Marketplace Listings for Solo Operators

Focus on Efficiency

Create listings that attract jobs you can complete efficiently:

  • Group services by neighborhood to minimize travel
  • Focus on services with high revenue per hour
  • Set clear pricing to pre-qualify leads
  • Include "minimum service" language to filter tiny jobs

Automate Where Possible

As a solo operator, automation is your best friend. For Marketplace specifically:

  • Use saved replies for common message types
  • Set up auto-responses for off-hours inquiries
  • Consider tools like Listaro to automate listing posting so you can focus on service delivery
  • Batch-create listings during your Sunday planning session

The Solo-to-Team Transition

At some point, demand may outpace your solo capacity. Signs you should consider hiring:

  • You're turning away 5+ leads per week consistently
  • Your waitlist is 3+ weeks long
  • You're working 60+ hours per week
  • Your revenue would increase by more than the employee's cost

First hire options:

  • Part-time helper for large jobs
  • Subcontractor for overflow work
  • Full-time employee to run a second route

For more on this transition, read our guide on scaling when you need to hire.

Your 30-Day Solo Operator Plan

Week 1: Set up 5 Marketplace listings targeting your highest-revenue services.

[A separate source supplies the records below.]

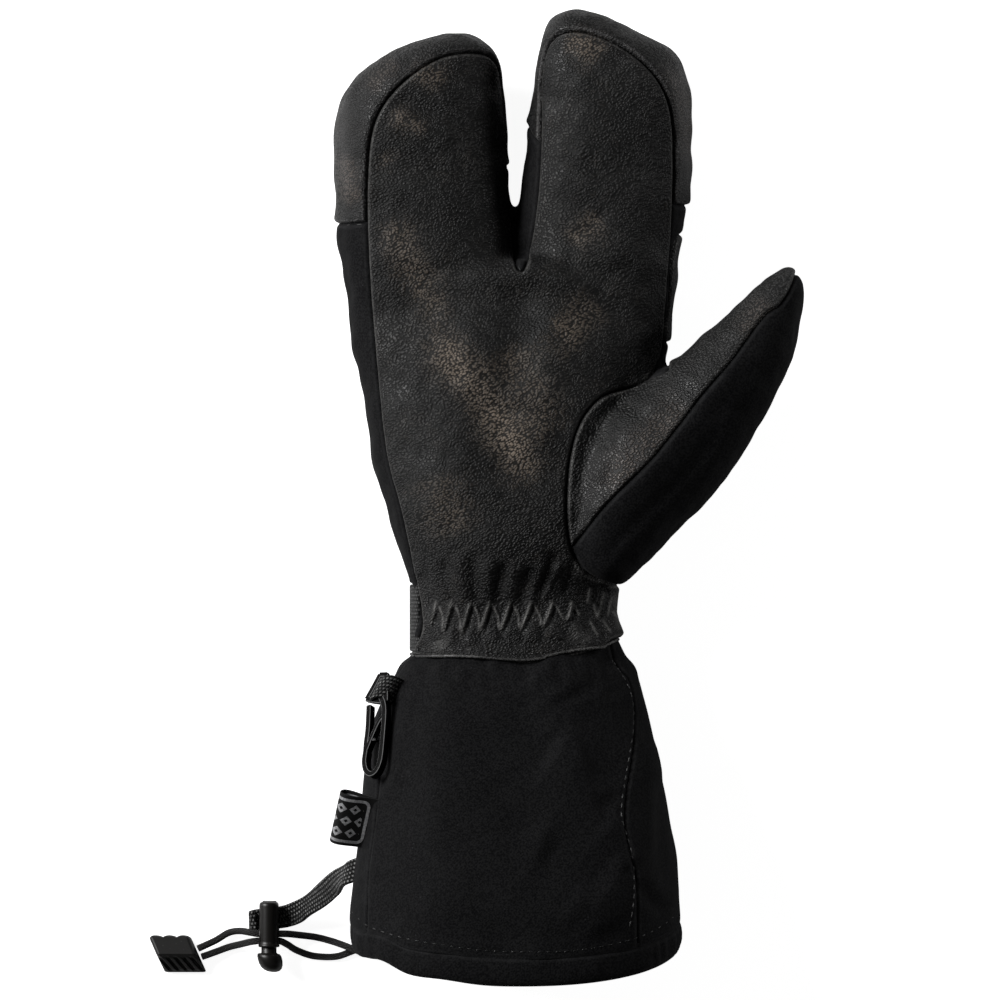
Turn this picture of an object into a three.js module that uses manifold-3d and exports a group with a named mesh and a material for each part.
// A right-hand lobster claw mitt: two stalls of two fingers each, a thumb, a gathered wrist and a
// long gauntlet with a drawcord hem. It lies on its back, palm up: +X is to the thumb side, +Y to
// the fingertips and +Z up from the surface it lies on. The origin is under the middle of the mitt.
import * as THREE from 'three';
import { mergeVertices } from 'three/addons/utils/BufferGeometryUtils.js';
import Module from 'manifold-3d';

const wasm = await Module();
wasm.setup();

// Driving dimensions, in millimetres
const LENGTH = 350;
const HAND_WIDTH = 120;
const HAND_THICKNESS = 60;
const HAND_WALL = 4.5;
const GAUNTLET_WIDTH = 119;
const GAUNTLET_DEPTH = 80;
const GAUNTLET_WALL = 2;
const HEM_WIDTH = 11.5;
const HEM_WALL = 3.4;
const HEM_PROUD = 0.8;
const HEM_RISE = 18;
const THUMB_LENGTH = 111;
const THUMB_WIDTH = 50;
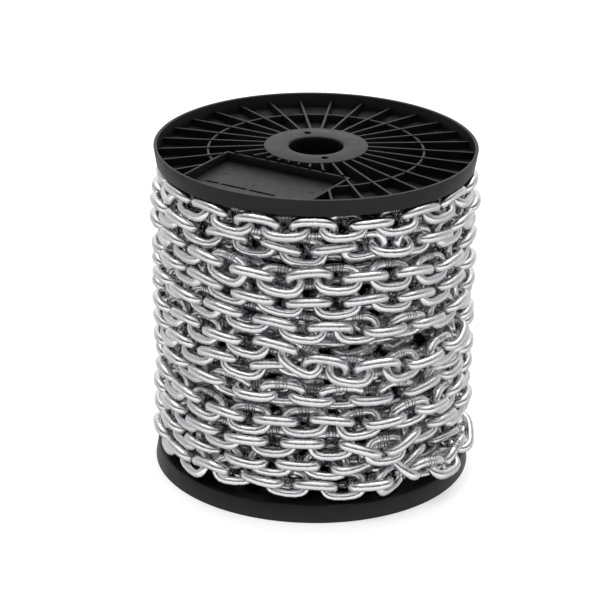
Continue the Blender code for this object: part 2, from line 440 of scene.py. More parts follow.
def zinc_material(finishes, chain):
    """Bright zinc on drawn wire, along each link's own UV map: u runs along the wire and v around it."""
    nodes = Nodes(bpy.data.materials.new("bright zinc plating"))
    uv = nodes.add("ShaderNodeSeparateXYZ", {0: nodes.add("ShaderNodeUVMap", uv_map="wire").outputs[0]})
    link_tone = nodes.add("ShaderNodeAttribute", attribute_name="link_tone", attribute_type="GEOMETRY")
    tone = link_tone.outputs["Fac"]
    length = nodes.math("MULTIPLY", uv.outputs["X"], wire_length(chain) / MM)
    angle = nodes.math("MULTIPLY", uv.outputs["Y"], 2 * math.pi)
    radius = chain.wire / 2 / MM
    across = nodes.math("MULTIPLY", nodes.math("COSINE", angle), radius)
    above = nodes.math("MULTIPLY", nodes.math("SINE", angle), radius)
    shifted = nodes.math("ADD", above, nodes.math("MULTIPLY", tone, LINK_SHIFT))
    on_wire = nodes.add("ShaderNodeCombineXYZ", {0: length, 1: across, 2: shifted}).outputs[0]
    stretched = nodes.add(
        "ShaderNodeCombineXYZ", {0: nodes.math("MULTIPLY", length, 0.12), 1: across, 2: shifted}
    ).outputs[0]
    dents = nodes.noise(on_wire, 0.22, 2.0)
    mottle = nodes.noise(on_wire, 0.55, 4.0)
    drawn = nodes.noise(stretched, 2.6, 4.0, 0.6)
    # The weld sits in the middle of one long side, with the marks of the jaws that held the wire.
    from_weld = nodes.math("ABSOLUTE", nodes.math("SUBTRACT", length, weld_at(chain) / MM))
    weld = nodes.span(from_weld, WELD_HALF_OUT, WELD_HALF_IN, smooth=True)
    tooth_angle = nodes.math("MULTIPLY", from_weld, 2 * math.pi / TOOTH_PITCH)
    teeth = nodes.math("MULTIPLY", nodes.math("SINE", tooth_angle), 0.5)
    marks = nodes.math("MULTIPLY", teeth, weld)
    colour = tuple(finishes.zinc)
    plated = nodes.mix(nodes.span(mottle, 0.35, 0.68), scaled(colour, 0.90), scaled(colour, 1.05))
    toned = nodes.mix(nodes.span(tone, 0.0, 1.0, 0.0, 0.35), plated, scaled(colour, 0.80))
    # Painted shade: the base colour is darkened in the low grooves of the jaw marks, where shade falls; the
    # marks' relief itself comes from the bump further down
    groove_shade = nodes.math("MULTIPLY", nodes.span(marks, 0.0, -0.4), 0.8)
    groove_shaded_zinc = nodes.mix(groove_shade, toned, scaled(colour, 0.30))
    nodes.feed(nodes.shader.inputs["Base Color"], groove_shaded_zinc)
    rough = finishes.zinc_roughness
    bright = nodes.span(mottle, 0.3, 0.7, rough - 0.04, rough + 0.07)
    dulled = nodes.math("ADD", bright, nodes.math("MULTIPLY", tone, 0.09))
    nodes.feed(nodes.shader.inputs["Roughness"], dulled)
    nodes.shader.inputs["Metallic"].default_value = 1.0
    dented = nodes.bump(dents, 0.0010, 0.25)
    lined = nodes.bump(drawn, 0.00010, 0.28, dented)
    nodes.feed(nodes.shader.inputs["Normal"], nodes.bump(marks, 0.0005, 0.9, lined))
    return nodes.owner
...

Establish your daily message-checking routine.

Week 2: Complete 8–12 jobs. Photograph everything. Ask every customer for a review. Track revenue per hour for each job type.

Week 3: Analyze which services generate the best revenue per hour. Focus listings on those services. Raise prices on underperforming services.

Week 4: Review: Total revenue, hours worked, revenue per hour, lead-to-booking rate. Set goals for month 2.

The one-person service business is the leanest, most profitable business model in local services. Facebook Marketplace provides the leads. Your skills provide the service. And nobody takes a cut of your earnings.

Own your schedule. Own your income. Own your business.